Additionally, the inspectors also verified that equipment was properly returned to service and that proper testing was specified and conducted to ensure that the equipment could perform its intended safety function following maintenance or as part of surveillance testing. The following seven activities were observed/reviewed:

In-Service Test:

C SP-321, Power Distribution Breaker Alignment and Power Availability Verification

b. Findings

Introduction:

A Green NCV was identified when the licensee failed to establish appropriate quantitative acceptance criteria to assure Crystal River 3 Technical Specification 3.8.1 operability of the offsite power supply.

Description:

During a review of licensee surveillance procedure SP-321, Power Distribution Breaker Alignment and Power Availability Verification, the inspector identified a number of quantitative acceptance criteria in the surveillance that would not assure adequate voltage for the offsite power supply to determine the operability of the circuits between the off-site transmission network and the on-site Class 1E distribution.

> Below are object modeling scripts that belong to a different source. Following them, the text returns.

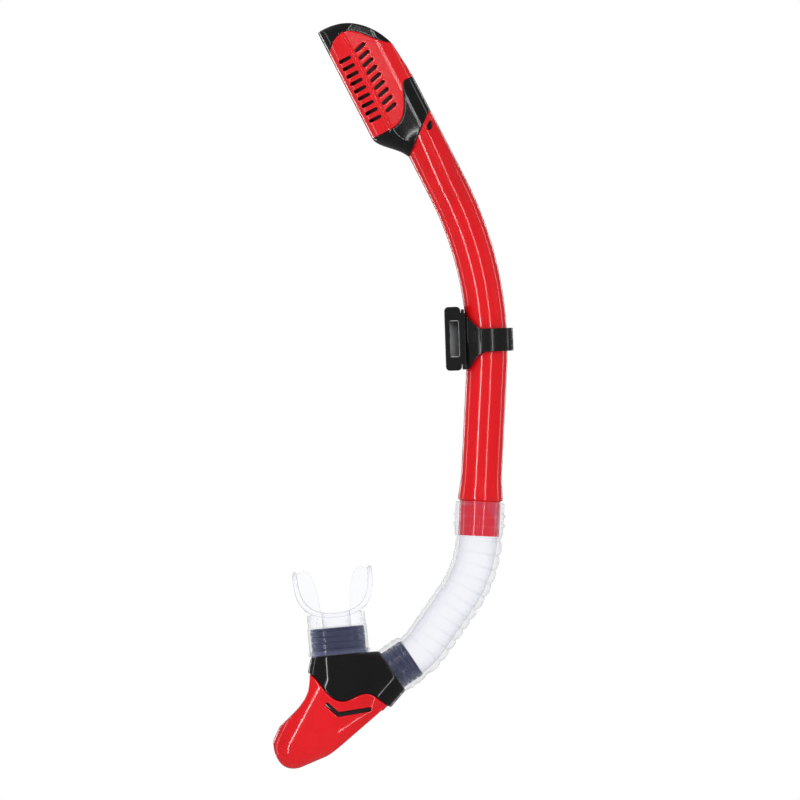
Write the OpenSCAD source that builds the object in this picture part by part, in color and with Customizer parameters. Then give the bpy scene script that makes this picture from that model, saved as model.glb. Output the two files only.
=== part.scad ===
// Dry-top snorkel: bent rigid tube, float-closed dry top, mask-strap clip,
// soft corrugated hose, purge housing with boot, and bite mouthpiece.
// The design frame has the straight tube on X = 0 with its lower end at Z = 0.
// The whole model is then shifted so that the centre of the strap slot is the origin.

/* [Main tube] */
// Outer radius of the tube
tube_r = 12; // [11.5:0.1:12.5]
// Wall thickness of the tube
tube_wall = 1.8; // [1.4:0.1:2]
// Length of the straight lower part
straight_len = 98; // [90:1:110]
// Centre-line radius of the bend
bend_r = 212; // [200:1:230]
// Angle of the bend
bend_deg = 30; // [27:0.5:32]
// Radius of the flare just above the hose cuff
flare_r = 13.3; // [12.6:0.1:14]

/* [Dry top] */
// Radius of the rounded front of the housing
front_r = 17; // [16:0.5:18]
// Distance from the tube axis to the axis of the rounded front
front_offset = 9.4; // [8:0.2:10]
// Wall thickness of the housing shells
top_wall = 1.6; // [1.2:0.1:1.8]
// Number of water slots in each column
slot_count = 9; // [5:1:9]
// Height of one water slot
slot_height = 2; // [1.2:0.1:2.6]
// How far the flap stands open with the float down
flap_open_deg = 65; // [55:1:66]

/* [Strap clip] */
// Where the clip sits along the bend
clip_deg = 4.65; // [4:0.05:6]
// Height of the ring band
ring_height = 13.5; // [10:0.5:15]
// Outer radius of the ring
ring_r = 15.5; // [15:0.1:16]
// Width of the strap slot
slot_w = 5.4; // [4.8:0.1:5.6]
// Height of the strap slot, which takes the mask strap's width
slot_h = 21.5; // [20:0.5:24]

/* [Hose] */
// Outer radius of the hose between its ribs
hose_r = 13.2; // [12.8:0.1:13.6]
// Inner radius of the hose
hose_bore_r = 11; // [10:0.2:11.4]
// Outer radius of both cuffs
cuff_r = 14.6; // [14.2:0.1:15]

/* [Purge housing] */
// Outer radius of the hose socket shoulder
socket_r = 14; // [13.6:0.1:14.4]
// Half width of the mouth spigot's shoulder
mouth_a = 17; // [16.5:0.1:17.5]
// Half depth of the mouth spigot's shoulder
mouth_b = 11.5; // [11:0.1:12]
// Radius of the purge valve opening
purge_r = 10.2; // [9.6:0.1:10.4]

/* [Mouthpiece] */
// Thickness of the lip flange and the bite tabs
soft_wall = 2.4; // [2:0.1:3]
// Half height of the lip flange at its middle
flange_half = 16; // [14:0.5:18]

/* [Hidden] */
$fn = 72;
fit = 0.05;
big = 200;
// Lengthwise lap and radial step where a bend of a tube meets a straight stretch
lap = 0.4;
lap_r = 0.03;

tube_bore = tube_r - tube_wall;
clip_slot_x = -19.04;
clip_slot_z = 1.3;
rail_x = -14.9;
rail_half = 10;
hook_gap = 0.3;
tongue_x = clip_slot_x - slot_w / 2 - 0.3;
tongue_y = 1.9;
tongue_deg = 38;
// Centre of the strap slot in the design frame
origin_x = -bend_r + (bend_r + clip_slot_x) * cos(clip_deg) - clip_slot_z * sin(clip_deg);
origin_z = straight_len + (bend_r + clip_slot_x) * sin(clip_deg) + clip_slot_z * cos(clip_deg);

// Hose route: down from the tube, a bend, a straight, a second bend, then the lower cuff
hose_top_z = -1;
bend1_r = 70;
bend1_deg = 32;
run_len = 31.7;
bend2_r = 33.8;
bend2_deg = 21.13;
cuff_len = 14;
socket_deg = bend1_deg + bend2_deg;

// Places of the lower assembly in the design frame
socket_at = [-47, -82.5];
mouth_at = [-78.53, -74.51];
mouth_deg = 8;
valve_at = [-72.25, -95];
valve_deg = 19.1;
skirt_gap = 2.2;
floor_z = -4;
floor_t = 2;

// Dry-top heights above the end of the bend
collar_low = 26.2;
collar_high = 45.7;
shell_low = 45.5;
shell_right = 67.7;
crease_x = -13.4;
crease_y = 16.5;
front_x = -26.4;
duct_r = 9.6;
duct_bore = 8.2;
seat_z = 76;
pivot_x = -11;
pivot_z = 80;
crank_len = 8;
// How far the splash liner stands inside the housing's outer face
cage_gap = 2.5;

// Point on a cubic Bezier curve
function bez(p, t) =
    pow(1 - t, 3) * p[0] + 3 * t * pow(1 - t, 2) * p[1] + 3 * t * t * (1 - t) * p[2] + pow(t, 3) * p[3];
// Points along a cubic Bezier curve, without its last point
function curve(p, n = 10) = [for (i = [0:n - 1]) bez(p, i / n)];

module place() translate([-origin_x, 0, -origin_z]) children();
module at_bend(deg) translate([-bend_r, 0, straight_len]) rotate([0, -deg, 0])
    translate([bend_r, 0, 0]) children();
module at_top() at_bend(bend_deg) children();
module at_clip() at_bend(clip_deg) children();
module at_socket() translate([socket_at[0], 0, socket_at[1]]) rotate([0, socket_deg, 0]) children();
module at_mouth() translate([mouth_at[0], 0, mouth_at[1]]) rotate([0, -mouth_deg, 0]) children();
module at_valve() translate([valve_at[0], 0, valve_at[1]]) rotate([0, valve_deg, 0]) children();

// Extrudes an outline drawn in the XZ plane evenly to both sides of it
module side_profile(half) rotate([90, 0, 0]) linear_extrude(height = 2 * half, center = true)
    children();
// Arc of a ring-shaped section in the XZ plane, about a centre on the origin
module arc_tube(r, deg, outer, inner) {
    rotate([90, 0, 0]) rotate_extrude(angle = deg) translate([r, 0]) difference() {
        circle(r = outer);
        if (inner > 0) circle(r = inner);
    }
}
module pipe(outer, inner, h) {
    difference() {
        cylinder(r = outer, h = h);
        translate([0, 0, -1]) cylinder(r = inner, h = h + 2);
    }
}
// Flat shape with two round ends
module oval(a, b) {
    square([2 * (a - b), 2 * b], center = true);
    for (s = [-1, 1]) translate([s * (a - b), 0]) circle(r = b);
}

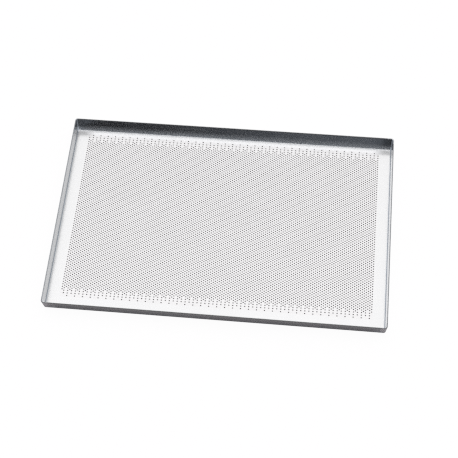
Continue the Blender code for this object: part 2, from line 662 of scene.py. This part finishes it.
def mixed_shader(tree, share, first, second):
    """Two shaders mixed by the second one's share."""
    inputs = {0: share, 1: first.outputs[0], 2: second.outputs[0]}
    return add_node(tree, "ShaderNodeMixShader", inputs)


def colour_between(tree, share, first, second):
    """A mix of two colours, each a triple or another node's output, by the second one's share."""
    mix = tree.nodes.new("ShaderNodeMix")
    mix.data_type = "RGBA"
    tree.links.new(share, mix.inputs["Factor"])
    for socket, colour in ((mix.inputs[6], first), (mix.inputs[7], second)):
        if isinstance(colour, bpy.types.NodeSocket):
            tree.links.new(colour, socket)
        else:
            socket.default_value = (*colour, 1.0)
    return mix.outputs[2]


def darker(colour, share):
    return [part * share for part in colour]


def bump(tree, height, relief, normal=None):
    """A height as relief of some strength and depth, on top of another normal."""
    strength, depth = relief
    inputs = {"Height": height, "Strength": strength, "Distance": depth}
    if normal is not None:
        inputs["Normal"] = normal
    return add_node(tree, "ShaderNodeBump", inputs).outputs[0]


def worn_marks(tree, grain):
    """The grain, the cloudy patches, the slow waves and the fine scratches, each as a value."""
    evenly = (1.0, 1.0, 1.0)
    scratched = noise(tree, mapped(tree, SCRATCH_STRETCH, turn=SCRATCH_SLANT), 1.0, detail=2.0)
    return {
        "grain": noise(tree, mapped(tree, grain), 1.0, detail=5.0, roughness=0.6),
        "patches": noise(tree, mapped(tree, evenly), PATCH_SCALE),
        "waves": noise(tree, mapped(tree, evenly), WAVE_SCALE, detail=1.0),
        "scratches": ranged(tree, scratched, *SCRATCH_EDGE, 0.0, 1.0),
    }


def metal_roughness(tree, marks, roughness, rim, scuffs):
    """The finish's roughness, moved by its marks, its cut rim and where it is scuffed."""
    rough = ranged(
        tree,
        marks["grain"],
        NOISE_LOW,
        NOISE_HIGH,
        roughness - GRAIN_ROUGHNESS,
        roughness + GRAIN_ROUGHNESS,
    )
    cloudy = ranged(
        tree, marks["patches"], NOISE_LOW, NOISE_HIGH, -PATCH_ROUGHNESS, PATCH_ROUGHNESS
    )
    cut = number(tree, "MULTIPLY", rim, RIM_ROUGHNESS)
    scratched = number(tree, "MULTIPLY", marks["scratches"], SCRATCH_ROUGHNESS)
    for change in (cloudy, cut, scratched, *scuffs):
        rough = number(tree, "ADD", rough, change)
    return rough


def cloudy_colour(tree, marks, colour):
    """The metal's colour, a little darker in cloudy patches and along the grain."""
    patches = number(tree, "MULTIPLY", marks["patches"], PATCHES_IN_CLOUDS)
    grain = number(tree, "MULTIPLY", marks["grain"], GRAIN_IN_CLOUDS)
    clouds = ranged(tree, number(tree, "ADD", patches, grain), NOISE_LOW, NOISE_HIGH, 0.0, 1.0)
    return colour_between(tree, clouds, darker(colour, WORN), colour)


def upper_end(tree, height, across, painted_reflection_to):
    """Where the dark reflection is painted: 1 on the upper part of a side near its ends, as far out
    as the given limit, else 0.
    """
    upper = ranged(tree, height, *PAINTED_REFLECTION_HEIGHTS, 0.0, 1.0)
    inside = ranged(tree, across, painted_reflection_to, painted_reflection_to + PAINTED_REFLECTION_FADE, 1.0, 0.0)
    near_end = ranged(tree, across, *PAINTED_REFLECTION_ENDS, 0.0, 1.0)
    return number(tree, "MULTIPLY", number(tree, "MULTIPLY", upper, inside), near_end)


def hole_wall(tree, height):
    """1 between the sheet's two faces, which is on the wall of a hole, else 0."""
    off_middle = size_of(tree, number(tree, "SUBTRACT", height, SHEET / 2))
    return number(tree, "LESS_THAN", off_middle, WALL_SHARE * SHEET / 2)


def aluminium(
    name,
    grain,
    roughness,
    colour,
    scuffed_foot=0.0,
    scuffed_ends=0.0,
    rim_shade=0.5,
    painted_reflection_tone=1.0,
    painted_reflection_to=HALF_LENGTH,
    punched=False,
):
    """Bare rolled aluminium: grain, cloudy patches, slow waves and fine scratches.

    A side can be scuffed rougher towards its foot and its ends. The shades are what is left of the
    colour on the rim's cut edge, and on the upper part of a side near its ends, where a dark
    reflection is painted into the colour.
    Punched sheet has painted shade on the walls of its holes.
    """
    material = bpy.data.materials.new(name)
    material.use_nodes = True
    tree = material.node_tree
    shader = tree.nodes["Principled BSDF"]
    shader.inputs["Metallic"].default_value = 1.0

    marks = worn_marks(tree, grain)
    coordinates = tree.nodes.new("ShaderNodeTexCoord").outputs["Object"]
    parts = add_node(tree, "ShaderNodeSeparateXYZ", {"Vector": coordinates})
    height = parts.outputs["Z"]
    across = size_of(tree, parts.outputs["X"])
    rim = ranged(tree, height, *RIM_EDGE, 0.0, 1.0)

    scuffs = (
        ranged(tree, height, *SCUFFED_FOOT, 0.0, scuffed_foot),
        ranged(tree, across, *SCUFFED_ENDS, 0.0, scuffed_ends),
    )
    rough = metal_roughness(tree, marks, roughness, rim, scuffs)
    tree.links.new(rough, shader.inputs["Roughness"])

    finished = cloudy_colour(tree, marks, colour)
    # Painted dark reflection: the upper part of a side near its ends is darkened
    painted_reflection_share = upper_end(tree, height, across, painted_reflection_to)
    finished = colour_between(tree, painted_reflection_share, finished, darker(colour, painted_reflection_tone))
    finished = colour_between(tree, rim, finished, darker(colour, rim_shade))
    # Painted shade on the walls of the holes
    if punched:
        finished = colour_between(tree, hole_wall(tree, height), finished, PAINTED_HOLE_SHADE)
    tree.links.new(finished, shader.inputs["Base Color"])

    normal = bump(tree, marks["waves"], WAVE_RELIEF)
    normal = bump(tree, marks["grain"], GRAIN_RELIEF, normal)
    normal = bump(tree, marks["scratches"], SCRATCH_RELIEF, normal)
    tree.links.new(normal, shader.inputs["Normal"])
    return material


def side_finishes():
    """The finish of each side, by node, its colour darkened with painted shade."""
    return {
        "front_side": aluminium(
            "rolled_aluminium_front",
            GRAIN_ALONG,
            roughness=0.17,
            colour=PAINTED_SHADE_FRONT,
            scuffed_foot=0.32,
            scuffed_ends=0.25,
        ),
        # The back side: a painted dark reflection darkens the upper part near its ends
        "back_side": aluminium(
            "rolled_aluminium_back",
            GRAIN_ALONG,
            roughness=0.17,
            colour=PAINTED_SHADE_BACK,
            scuffed_foot=0.32,
            painted_reflection_tone=0.4,
        ),
        "left_side": aluminium(
            "rolled_aluminium_left",
            GRAIN_UP,
            roughness=0.30,
            colour=PAINTED_SHADE_LEFT,
            scuffed_foot=0.04,
            rim_shade=0.8,
        ),
        "right_side": aluminium(
            "rolled_aluminium_right",
            GRAIN_UP,
            roughness=0.28,
            colour=PAINTED_SHADE_SLIGHT,
            scuffed_foot=0.04,
        ),
    }


def corner_finishes():
    """The finish of each corner, by node; the back corners' colour is darkened with painted shade.
    """
    front = aluminium(
        "dressed_aluminium_front",
        GRAIN_ROUND,
        roughness=0.5,
        colour=BRIGHT,
        scuffed_foot=0.04,
    )
    # The back corners: a painted dark reflection darkens their upper part
    back_left = aluminium(
        "dressed_aluminium_back_left",
        GRAIN_ROUND,
        roughness=0.24,
        colour=PAINTED_SHADE_SLIGHT,
        scuffed_foot=0.2,
        painted_reflection_tone=0.4,
    )
    back_right = aluminium(
        "dressed_aluminium_back_right",
        GRAIN_ROUND,
        roughness=0.2,
        colour=PAINTED_SHADE_SLIGHT,
        scuffed_foot=0.2,
        rim_shade=0.8,
        painted_reflection_tone=0.4,
        painted_reflection_to=PAINTED_REFLECTION_STOP,
    )
    return {
        "front_left_corner": front,
        "front_right_corner": front,
        "back_left_corner": back_left,
        "back_right_corner": back_right,
    }


# ---------------------------------------------------------------- floor, light, camera


def make_floor():
    """A plain pale floor: bright to the eye, darker where the tray mirrors it or stands on it."""
    data = bmesh.new()
    bmesh.ops.create_grid(data, x_segments=1, y_segments=1, size=FLOOR_SIZE / 2)
    mesh = bpy.data.meshes.new("studio_floor")
    data.to_mesh(mesh)
    data.free()
    floor = bpy.data.objects.new("studio_floor", mesh)
    floor.location.z = -FLOOR_DROP
    bpy.context.scene.collection.objects.link(floor)
    mesh.materials.append(floor_paint())


def outside(tree, coordinate, half):
    """1 where a coordinate lies further out than half a width, else 0."""
    return number(tree, "GREATER_THAN", size_of(tree, coordinate), half)


def floor_paint():
    """Matt pale paint, with a white glow for the eye alone and none under the tray's holes.

    The floor is clear from below, so that the tray's underside can be seen.
    """
    material = bpy.data.materials.new("pale_floor")
    material.use_nodes = True
    tree = material.node_tree
    paint = tree.nodes["Principled BSDF"]
    paint.inputs["Base Color"].default_value = FLOOR_COLOUR
    paint.inputs["Roughness"].default_value = FLOOR_ROUGHNESS
    glow = add_node(tree, "ShaderNodeEmission", {"Strength": FLOOR_GLOW})
    place_on_floor = tree.nodes.new("ShaderNodeTexCoord").outputs["Object"]
    across = add_node(tree, "ShaderNodeSeparateXYZ", {"Vector": place_on_floor})
    beside = outside(tree, across.outputs["X"], HALF_LENGTH - FOOT_MARGIN)
    before = outside(tree, across.outputs["Y"], HALF_WIDTH - FOOT_MARGIN)
    away = number(tree, "MAXIMUM", beside, before)
    seen = tree.nodes.new("ShaderNodeLightPath").outputs["Is Camera Ray"]
    share = number(tree, "MULTIPLY", number(tree, "MULTIPLY", away, seen), FLOOR_GLOW_SHARE)
    from_above = mixed_shader(tree, share, paint, glow)
    under = tree.nodes.new("ShaderNodeNewGeometry").outputs["Backfacing"]
    clear = tree.nodes.new("ShaderNodeBsdfTransparent")
    shown = mixed_shader(tree, under, from_above, clear)
    tree.links.new(shown.outputs[0], tree.nodes["Material Output"].inputs["Surface"])
    return material


def make_world():
    """A wide round soft light above and a little behind the tray, in a dim, cool room."""
    world = bpy.data.worlds.new("studio")
    bpy.context.scene.world = world
    world.use_nodes = True
    tree = world.node_tree
    direction = tree.nodes.new("ShaderNodeTexCoord").outputs["Generated"]
    parts = add_node(tree, "ShaderNodeSeparateXYZ", {"Vector": direction})
    facing = add_node(
        tree, "ShaderNodeVectorMath", {0: direction, 1: SOFT_LIGHT_AXIS}, operation="DOT_PRODUCT"
    ).outputs["Value"]
    inside = ranged(tree, facing, *SOFT_LIGHT_EDGE, 0.0, 1.0, interpolation_type="SMOOTHSTEP")
    soft = ranged(tree, parts.outputs["Y"], *SOFT_LIGHT_FROM_BACK, *SOFT_LIGHT_STRENGTH)
    dim = ranged(tree, parts.outputs["X"], *ROOM_FROM_LEFT, *ROOM_STRENGTH)
    sideways = size_of(tree, parts.outputs["X"])
    side_glow = ranged(tree, sideways, *SIDE_GLOW_FROM, 0.0, SIDE_GLOW)
    dim = number(tree, "ADD", dim, side_glow)
    soft_light = add_node(tree, "ShaderNodeBackground", {"Color": WHITE, "Strength": soft})
    room = add_node(tree, "ShaderNodeBackground", {"Color": ROOM_COLOUR, "Strength": dim})
    lighting = mixed_shader(tree, inside, room, soft_light)
    backdrop = add_node(tree, "ShaderNodeBackground", {"Color": WHITE})
    seen = tree.nodes.new("ShaderNodeLightPath").outputs["Is Camera Ray"]
    shown = mixed_shader(tree, seen, lighting, backdrop)
    tree.links.new(shown.outputs[0], tree.nodes["World Output"].inputs["Surface"])


def make_camera():
    turn = Euler(CAMERA_TURNS).to_matrix()
    data = bpy.data.cameras.new("camera")
    data.lens = CAMERA_LENS
    data.shift_x, data.shift_y = CAMERA_SHIFT
    data.clip_end = CAMERA_REACH
    camera = bpy.data.objects.new("camera", data)
    camera.location = turn @ Vector(CAMERA_OFFSET)
    camera.rotation_euler = CAMERA_TURNS
    bpy.context.scene.collection.objects.link(camera)
    bpy.context.scene.camera = camera


def set_picture():
    """Plain colours, and the small holes kept crisp."""
    scene = bpy.context.scene
    scene.view_settings.view_transform = "Standard"
    scene.cycles.use_denoising = False
    scene.cycles.filter_width = PICTURE_SOFTNESS


# ---------------------------------------------------------------- build


def dress(piece, slot, *nodes):
    """Ties a finished piece to the frame's root, which it moves with, and hides the frame's parts
    that it stands for. The slot is not used.
    """
    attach(piece, "root")
    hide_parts(*nodes)


def main():
    make_camera()
    make_world()
    make_floor()
    set_picture()

    flat_finish = aluminium("rolled_aluminium", GRAIN_ALONG, roughness=0.20, colour=BRIGHT)
    punched_finish = aluminium(
        "punched_aluminium", GRAIN_ALONG, roughness=0.20, colour=PUNCHED, punched=True
    )
    dress(make_border(flat_finish), "sheet", "floor_panel")
    for strip in make_field(punched_finish):
        dress(strip, "sheet", "floor_panel")
    for node, piece in make_sides(side_finishes()).items():
        dress(piece, "sheet", node)
    for node, piece in make_corners(corner_finishes()).items():
        dress(piece, "corner", node)


main()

Operability verification of the offsite power supply for compliance with Crystal River 3 Technical Specification 3.8.1, (in Surveillance Requirement 3.8.1) is done by weekly performance of SP-321.

Analysis:

A performance deficiency, affecting the Mitigating Systems cornerstone, was identified when the licensee did not establish appropriate quantitative acceptance criteria to assure operability of the offsite power supply to the on-site Class 1E distribution. The issue was more than minor because if left uncorrected, a more significant safety concern could occur if a low voltage condition of the offsite power supply was not immediately recognized and corrected. The significance determination process, phase 1 review was completed with all questions in the mitigating systems checklist (page 2) answered no, and the issue screened as Green.

Enforcement:

10 CFR 50, Appendix B, Criterion V, Procedures, states, in part, that procedures shall include appropriate quantitative acceptance criteria for determining that important activities have been satisfactorily accomplished. Crystal River 3 Technical Specification 3.8.1 requires that two circuits between the offsite transmission network and the onsite Class 1E electrical power distribution system shall be operable. Offsite power operating limits, established by Crystal River 3 calculation E-90-0077, Revision 3, Safety related busses scenario based steady state voltage drop and load flow analysis from offsite power sources, define the operating parameters that ensure operability under all conditions. This requirement is verified by licensee surveillance SP-321, Power Distribution Breaker Alignment and Power Availability Verification, which ensures correct breaker alignment, voltage, and indicated offsite power availability, and other parameters. Contrary to the above, as of May 15, 2005, Surveillance Procedure SP-321 did not include the correct quantitative acceptance criteria as indicated below.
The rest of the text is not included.